11. A thermoplastic product according to claims 9 wherein the plurality of thermoplastic products are joined by any known method of welding.

12. A thermoplastic product according to claim 11 wherein the welding method is selected from the group consisting of; butt welding, friction welding and filler welding.

13. A thermoplastic product according to claim 9 wherein the thermoplastic product optionally further comprises at least one reinforcing profile arranged in the void or space (2).

14. A thermoplastic product according to claim 13 wherein the reinforcing profile is made of metal.

15. A thermoplastic product according to claim 13 wherein the reinforcing profile is made of a thermosetting material.

16. A thermoplastic product according to claim 15 wherein the thermosetting material is reinforced with fibre selected from the group consisting of; carbon fibre, glass fibre, aramide fibre and combinations thereof.
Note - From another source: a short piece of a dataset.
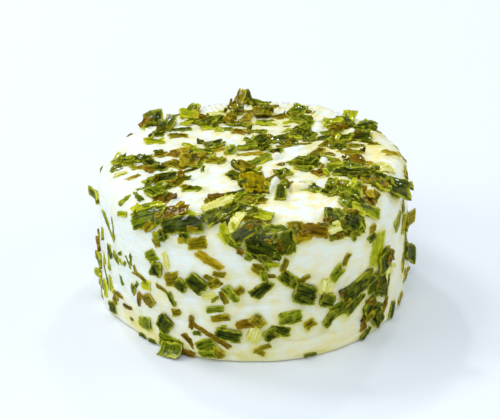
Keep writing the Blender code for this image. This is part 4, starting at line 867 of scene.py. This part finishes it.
# Fresh curd: white with cream in its hollows, faint level lines, yellow where juice seeps or has
# soaked in, and the soft shine of something moist that light goes a little way into
curd = bpy.data.materials.new("fresh white curd cheese")
curd.use_nodes = True
tree = curd.node_tree
shader = tree.nodes["Principled BSDF"]
spot = add(tree, "ShaderNodeTexCoord").outputs["Object"]
seen = add(tree, "ShaderNodeAttribute", {"attribute_name": "juice"}).outputs["Vector"]
soaked_in, low_place, upper_face = add(tree, "ShaderNodeSeparateXYZ", Vector=seen).outputs
along_skin = add(tree, "ShaderNodeAttribute", {"attribute_name": "skin_lie"}).outputs["Vector"]
seep = add(tree, "ShaderNodeSeparateXYZ", Vector=along_skin).outputs["Z"]
cloudy = mapped(tree, noise_at(tree, spot, 420.0, 3.0, Roughness=0.6), 0.44, 0.66, 0.0, 1.2)
white = {"data_type": "RGBA", 6: linear("#EDF4F0"), 7: linear("#F3E6AE")}
colour = add(tree, "ShaderNodeMix", white, i0=times(tree, cloudy, low_place)).outputs[2]
drawn = add(tree, "ShaderNodeMapping", {"Scale": (0.10, 0.75, 0.0)}, Vector=along_skin)
lines = noise_at(tree, drawn.outputs["Vector"], 1.0, 3.0, Distortion=0.8)
from_line = add(tree, "ShaderNodeMath", {"operation": "SUBTRACT", 1: 0.5}, i0=lines).outputs[0]
from_line = add(tree, "ShaderNodeMath", {"operation": "ABSOLUTE"}, i0=from_line).outputs[0]
aside = add(tree, "ShaderNodeMath", {"operation": "SUBTRACT", 0: 1.0}, i1=upper_face).outputs[0]
lined = times(tree, mapped(tree, from_line, 0.0, 0.05, 0.35, 0.0), aside)
colour = tinted(tree, lined, "#E6DAA0", colour)
patchy = mapped(tree, noise_at(tree, spot, 520.0, 3.0), 0.3, 0.66, 0.45, 1.0)
colour = tinted(tree, times(tree, seep, patchy), "#EFDC6A", colour)
colour = tinted(tree, times(tree, soaked_in, patchy), "#DACE48", colour)
tree.links.new(colour, shader.inputs["Base Color"])
shader.inputs["Roughness"].default_value = 0.4
shader.inputs["IOR"].default_value = 1.4
shader.inputs["Specular IOR Level"].default_value = 0.35
shader.inputs["Subsurface Weight"].default_value = 0.35
shader.inputs["Subsurface Radius"].default_value = (1.0, 0.85, 0.5)
shader.inputs["Subsurface Scale"].default_value = 0.8 * MM
crumb = noise_at(tree, spot, 1100.0, 4.0, Roughness=0.65)
bump = add(tree, "ShaderNodeBump", {"Strength": 0.3, "Distance": 0.25 * MM}, Height=crumb)
tree.links.new(bump.outputs["Normal"], shader.inputs["Normal"])
cheese = mesh_piece("fresh_cheese", points, faces, {"juice": juice, "skin_lie": lie}, curd)
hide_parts("herbed_cream_cheese")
17. A thermoplastic product according to claim 13 wherein the reinforcing profile is made of a thermoplastic material.

18. A thermoplastic product according to claim 17 wherein the thermoplastic material is reinforced with fibre selected from the group consisting of; carbon fibre, glass fibre, aramide fibre and combinations thereof.

19. A thermoplastic product according to any of the claims 1 - 8 wherein the average density of the thermoplastic material of the inner structural stabiliser is in the range 100 - 700 kg / m³.

20. A thermoplastic product according to any of the claims 1 - 8 wherein the solid thermoplastic material of the outer shell (1) is constituted of polyethylene while the thermoplastic material of the inner structural stabiliser (20) is constituted of a material selected from the group consisting of; expanded polyethylene and expanded cross linked polyethylene.

21. A thermoplastic product according to any of the claims 1 - 8 wherein the solid thermoplastic material of the outer shell (1) is constituted of polypropylene while the thermoplastic material of the inner structural stabiliser (20) is constituted of expanded polypropylene.